Spring Budget is back to finance and not strategy

Latest News Thu, Mar 7, 2024 6:58 AM

While the 2023 Autumn Statement saw the Chancellor, the Rt Hon Jeremy Hunt, stray into enabling growth through policy strategy and support, the SpringBudget 2024 was more traditional, with the ambition of growth coming through taxation, rather than business enablement.

Richard Beresford, Chief Executive of the National Federation of Builders (NFB), said the Budget offers opportunities to offset costs, invest in innovations and see paths to growth but apart from a strong hand played on energy, it doesn’t enable growth in practice.

“With the lack of firm planning and procurement reforms, and retrofit entirely left out, there is disquiet that the major growth opportunities will never be realised by this government,” he added.

Within the full budget release, the Chancellor identified that 2024 was the ‘year of the SME’ and while reduced taxation, investment allowance and investment opportunity will be welcomed, the dire state of planning policy, lack of supply ambition and numerous new taxes will, and is already seeing, SME housebuilders and regional contractors exit the sector or go out of business.

Rico Wojtulewicz, Head of Housing and Market Insight at the NFB, said: “It’s hard to not welcome long overdue grid strategies and some announcements such as digitising and integrating AI into planning, bringing forward nutrient neutrality investment, and enabling more social housing are hugely welcomed. However, it’s all a little too late. Planning digitisation has been a key plank of our lobbying for almost a decade.

“Nutrient neutrality investment is the Government’s response to dropping solutions that they proposed. In addition, the increase in social and affordable housing funding feels like a stats fudge because the Chancellor realises Michael Gove’s policies are decimating the supply of market housing.”

The Budget was a missed opportunity to build new homes and improve the ones we have, to make them more energy efficient, which would have stimulated economic growth across the county, says the Federation of Master Builders (FMB).

Brian Berry Chief Executive of the FMB, said: “The Budget could have been an opportunity to kickstart the housing market with house building rates stagnant, but the Chancellor has done nothing. It was also disappointing there were no new measures to help homeowners improve the energy efficiency of their homes. This was an opportunity to reform the planning system, boost local authority planning teams’ capacities, and review the financial burdens the planning system places on smaller house builders, but again these much-needed reforms have been overlooked.

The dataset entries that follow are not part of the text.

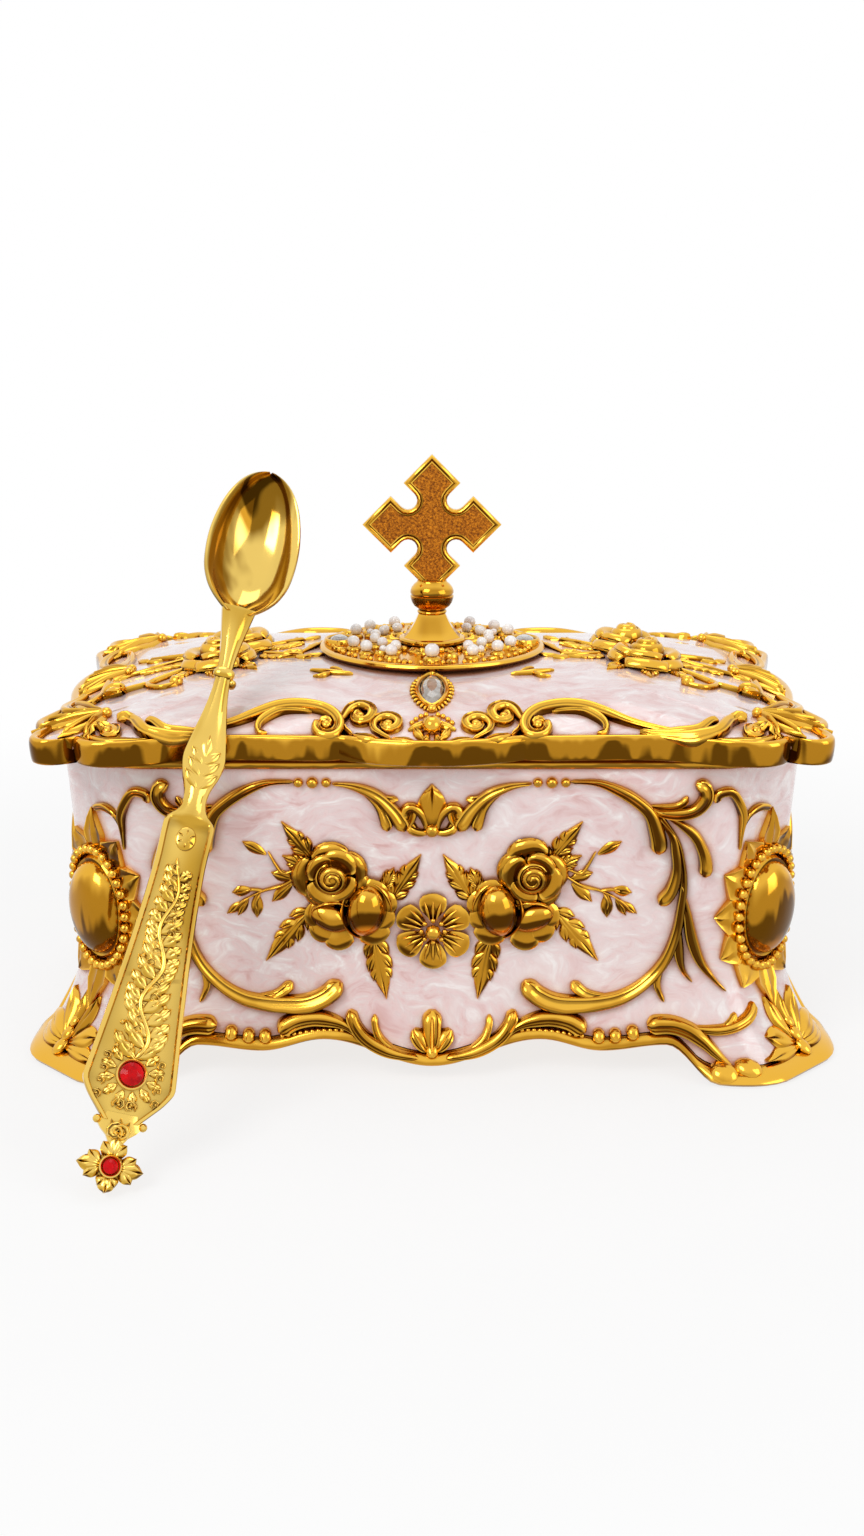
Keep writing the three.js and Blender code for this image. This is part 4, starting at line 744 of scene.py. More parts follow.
def ball(drawing, x, y, radius, lift=0.3):
    """A bead: a sphere with its centre a little over the ground of the ornament."""
    rows = []
    for k in range(1, 7):
        angle = math.pi * k / 7 - math.pi / 2
        ring = radius * math.cos(angle)
        z = radius * (lift + math.sin(angle))
        rows.append([Vector((x + p.x, y + p.y, z)) for p, _ in oval(10, ring, ring)])
    drawing.loft(rows)


def volute(drawing, x, y, heading, radius, sense, width, height, turns=1.2):
    """A curl that winds inwards from its mouth to a ball; the mouth is at x, y."""
    start = heading - sense * 90
    centre = Vector((x, y)) - unit(start) * radius
    steps = 16
    points = []
    for i in range(steps + 1):
        share = i / steps
        points.append(centre + unit(start + sense * turns * 360 * share) * (radius * (1 - 0.72 * share)))
    scroll(drawing, points, width, height, start=0.9, finish=0.6)
    ball(drawing, *centre, width * 0.55, 0.6)


def leaf(drawing, x, y, heading, length, width, height, bend=0, lobes=1):
    """A lobed leaf with a sunk midrib. Bend is how far it turns on its way, in degrees."""
    rows = []
    steps = 7 * lobes + 3
    across = [-1, -0.82, -0.6, -0.36, -0.14, 0, 0.14, 0.36, 0.6, 0.82, 1]
    point = Vector((x, y))
    for i in range(steps + 1):
        share = i / steps
        ahead = unit(heading + bend * share)
        if i:
            point = point + ahead * (length / steps)
        side = left_of(ahead)
        wave = abs(math.sin(math.pi * lobes * min(1, share * 0.98))) ** 0.6
        full = math.sin(math.pi * (0.08 + 0.92 * share) ** 0.85) ** 0.8
        half = width / 2 * max(0.04, full * (0.62 + 0.38 * wave))
        crest = height * (0.35 + 0.65 * math.sin(math.pi * (0.15 + 0.8 * share))) * (0.5 + 0.5 * share)
        row = []
        for s in across:
            swept = ahead * (abs(s) ** 1.5 * half * 0.45)
            rib = 0.30 * math.exp(-(s / 0.16) ** 2)
            vein = 0.16 * math.sin(math.pi * lobes * share * 2 + abs(s) * 3.2) * (1 - abs(s)) * 2
            rise = crest * (1 - 0.75 * s * s - rib + vein * 0.5)
            row.append(Vector((*(point + side * (s * half) + swept), max(0.05, rise))))
        row += [Vector((*(point + side * s), BEDDING)) for s in (half, -half)]
        rows.append(row)
    drawing.loft(rows)


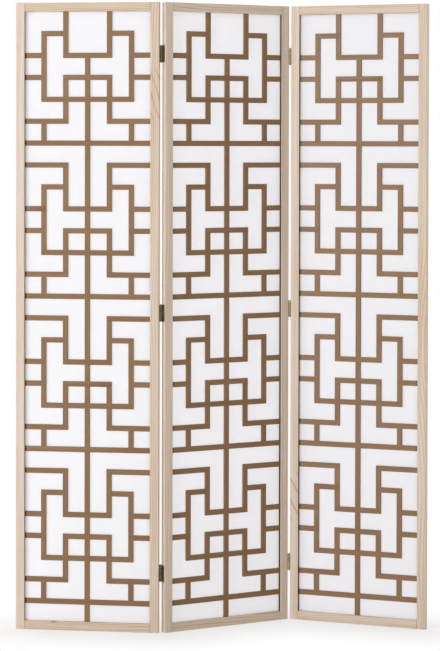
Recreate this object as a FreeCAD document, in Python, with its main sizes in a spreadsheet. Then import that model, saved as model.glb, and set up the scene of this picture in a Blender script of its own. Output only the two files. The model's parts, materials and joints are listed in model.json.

“The Chancellor could have helped to close the construction skills gap ensuring the UK has the workers with the green skills needed to retrofit the UK’s homes, and provided support to help small builders deal with the administrative burden of training apprentices. All these areas could have grown the economy, instead builders got left behind – this Budget was a missed opportunity.

“The Chancellor’s announcement to increase the VAT threshold for small businesses from £85,000 to £90,000 is welcome but the rate has been frozen for seven years so in real terms it makes little difference.”

The Housing Forum welcomed the £240m announced to unlock housing in Barking and Canary Wharf, and also the second round of funding to address the nutrient neutrality issue blocking new homes. It was disappointing not to see any other significant new funding announced for housing in the Budget.

“The housing sector has been struggling with market downturn and a raft of new regulations, making it more expensive and difficult to build new homes,” it said. “The government is on course to miss its own target of 300,000 new homes a year, and there was nothing today to suggest any plan to remedy this situation. The Housing Forum's proposals for a £4bn fund for affordable housing would enable the 60,000 households currently in temporary accommodations to have a home of their own, reducing costs for local authorities’ hard-stretched budgets and helping the housing and construction sector to retain capacity to accelerate in the future.

“We’re also very concerned about the funding cuts proposed to unprotected departments like the Department for Levelling Up, Housing and Communities, over the coming years. Even more worrying is the lack of support for local authorities, many of which are on the verge of issuing Section 114 notices. Well-funded local authorities are needed to develop local plans and build much needed social housing, if councils are left in the lurch then housebuilding will decline yet further.”